DATA IN THIS EXERCISE:

=-=-=

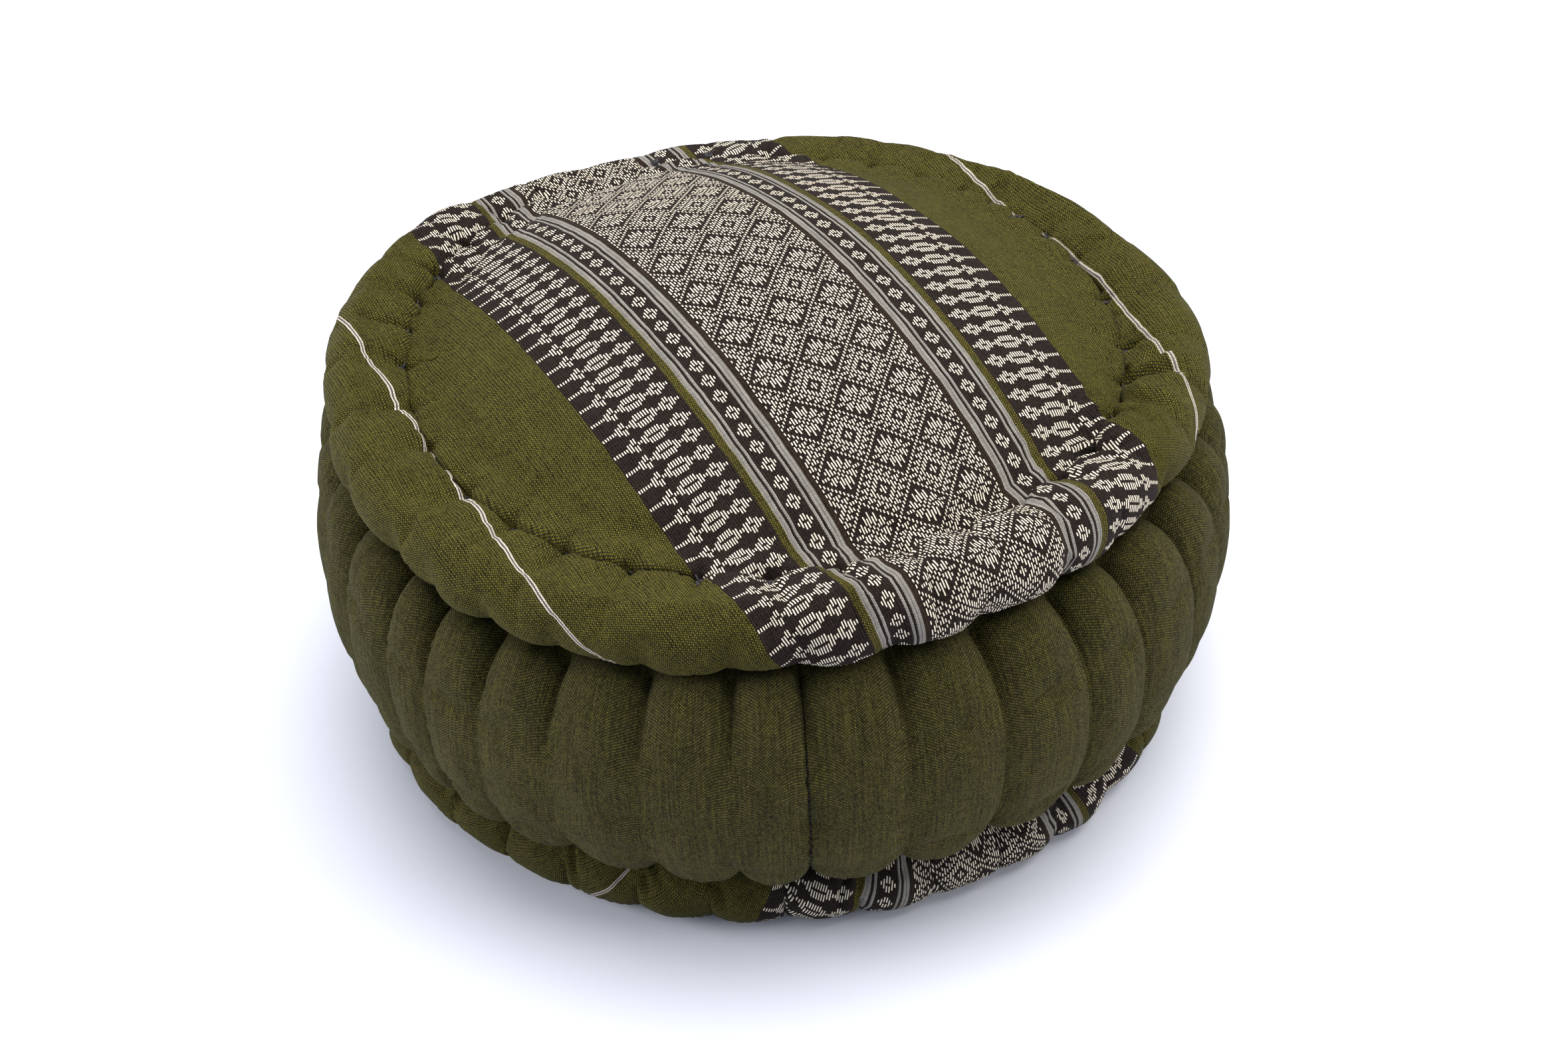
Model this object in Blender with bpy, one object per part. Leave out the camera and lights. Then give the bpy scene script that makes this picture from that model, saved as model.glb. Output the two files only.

=-=-=

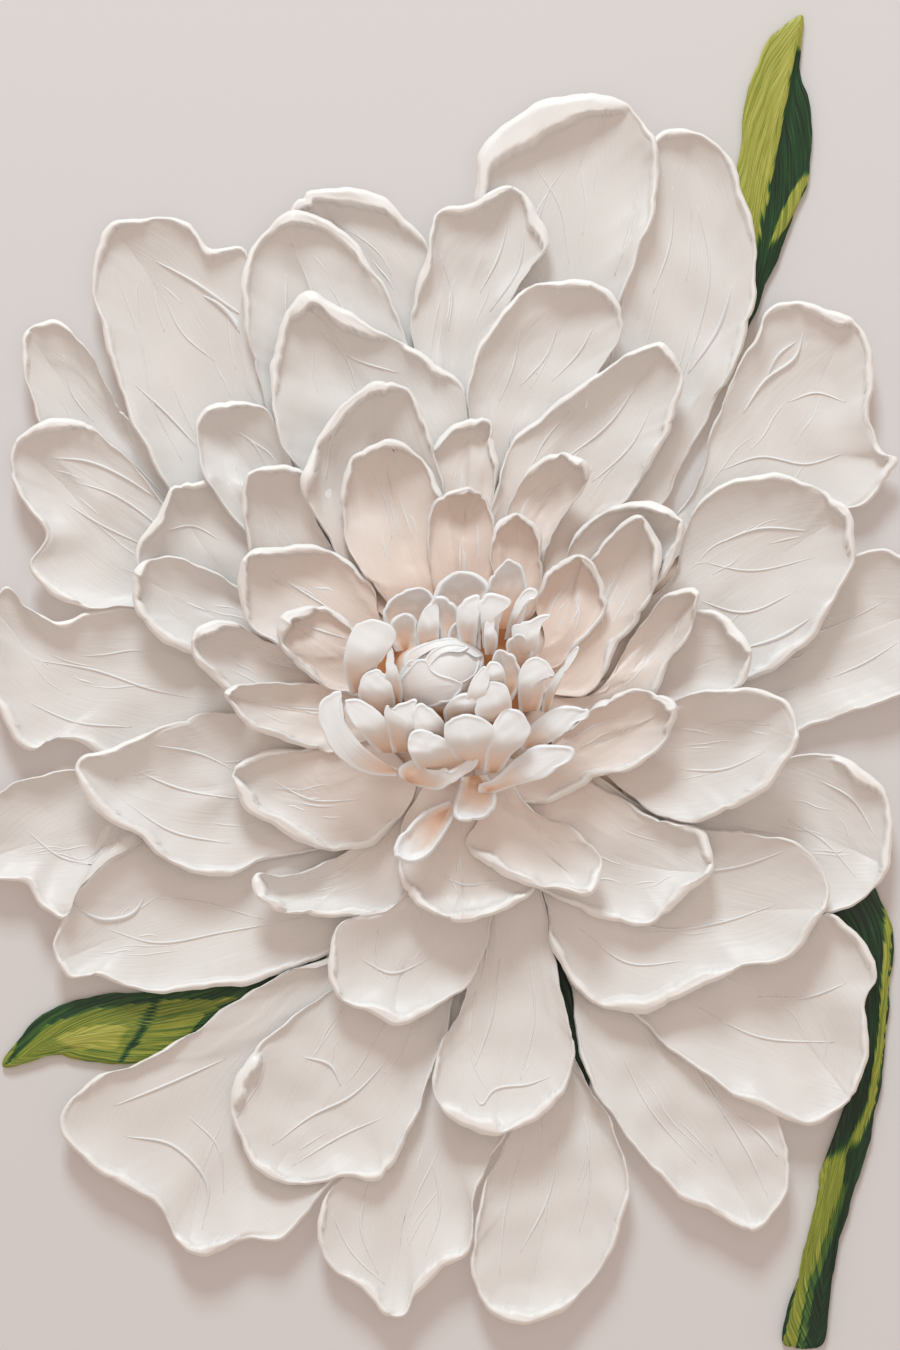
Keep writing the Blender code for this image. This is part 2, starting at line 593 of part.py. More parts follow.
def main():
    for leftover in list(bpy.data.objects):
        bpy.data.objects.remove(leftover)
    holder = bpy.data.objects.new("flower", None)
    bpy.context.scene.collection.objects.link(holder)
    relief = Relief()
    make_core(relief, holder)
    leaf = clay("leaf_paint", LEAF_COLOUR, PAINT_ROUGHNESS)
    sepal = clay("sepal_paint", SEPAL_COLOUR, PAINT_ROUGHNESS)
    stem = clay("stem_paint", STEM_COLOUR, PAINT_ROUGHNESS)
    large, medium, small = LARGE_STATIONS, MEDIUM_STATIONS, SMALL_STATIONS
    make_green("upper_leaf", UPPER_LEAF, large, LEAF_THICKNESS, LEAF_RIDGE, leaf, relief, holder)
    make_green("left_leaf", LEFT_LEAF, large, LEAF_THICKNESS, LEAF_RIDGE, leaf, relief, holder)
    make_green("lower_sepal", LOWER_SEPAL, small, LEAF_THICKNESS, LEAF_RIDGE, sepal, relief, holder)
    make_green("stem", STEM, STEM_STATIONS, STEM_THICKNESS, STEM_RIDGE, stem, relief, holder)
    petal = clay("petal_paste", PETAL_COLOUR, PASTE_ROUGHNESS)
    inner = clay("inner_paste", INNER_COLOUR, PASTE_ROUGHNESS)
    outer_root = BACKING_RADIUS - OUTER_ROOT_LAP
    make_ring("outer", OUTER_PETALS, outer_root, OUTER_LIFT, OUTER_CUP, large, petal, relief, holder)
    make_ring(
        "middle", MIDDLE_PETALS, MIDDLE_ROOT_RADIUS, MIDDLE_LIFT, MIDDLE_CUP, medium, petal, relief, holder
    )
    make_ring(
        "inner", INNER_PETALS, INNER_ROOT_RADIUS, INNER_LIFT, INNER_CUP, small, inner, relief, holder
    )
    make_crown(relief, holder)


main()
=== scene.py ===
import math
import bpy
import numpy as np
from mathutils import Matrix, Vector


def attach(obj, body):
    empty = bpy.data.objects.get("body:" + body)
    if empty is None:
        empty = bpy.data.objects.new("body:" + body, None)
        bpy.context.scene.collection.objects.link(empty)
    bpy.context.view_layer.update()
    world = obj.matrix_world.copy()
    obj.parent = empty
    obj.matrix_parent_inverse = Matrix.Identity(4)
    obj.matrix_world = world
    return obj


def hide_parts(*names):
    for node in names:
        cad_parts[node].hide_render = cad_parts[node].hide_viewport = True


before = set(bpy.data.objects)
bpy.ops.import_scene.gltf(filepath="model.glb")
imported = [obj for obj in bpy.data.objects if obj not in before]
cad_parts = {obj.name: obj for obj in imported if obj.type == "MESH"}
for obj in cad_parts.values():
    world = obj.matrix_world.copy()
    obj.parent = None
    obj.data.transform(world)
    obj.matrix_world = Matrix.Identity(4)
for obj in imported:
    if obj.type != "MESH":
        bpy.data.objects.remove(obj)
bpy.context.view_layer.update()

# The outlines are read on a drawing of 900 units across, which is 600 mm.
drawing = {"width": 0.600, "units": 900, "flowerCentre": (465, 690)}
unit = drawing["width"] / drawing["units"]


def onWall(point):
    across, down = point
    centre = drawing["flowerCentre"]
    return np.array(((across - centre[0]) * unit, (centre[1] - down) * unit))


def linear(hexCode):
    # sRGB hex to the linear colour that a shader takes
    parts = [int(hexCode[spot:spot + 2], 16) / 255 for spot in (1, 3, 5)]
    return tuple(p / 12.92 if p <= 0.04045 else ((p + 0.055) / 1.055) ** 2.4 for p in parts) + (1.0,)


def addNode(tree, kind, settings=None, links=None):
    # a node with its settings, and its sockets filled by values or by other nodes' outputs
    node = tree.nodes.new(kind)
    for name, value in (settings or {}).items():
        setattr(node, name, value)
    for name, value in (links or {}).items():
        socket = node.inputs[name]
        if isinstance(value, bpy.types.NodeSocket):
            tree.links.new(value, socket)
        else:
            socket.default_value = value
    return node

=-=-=

CHALLENGE:
Look through the entries above for the word "with". Copy every line where it shows up.

SOLUTION FOR THIS TASK:
Model this object in Blender with bpy, one object per part. Leave out the camera and lights. Then give the bpy scene script that makes this picture from that model, saved as model.glb. Output the two files only.
    # a node with its settings, and its sockets filled by values or by other nodes' outputs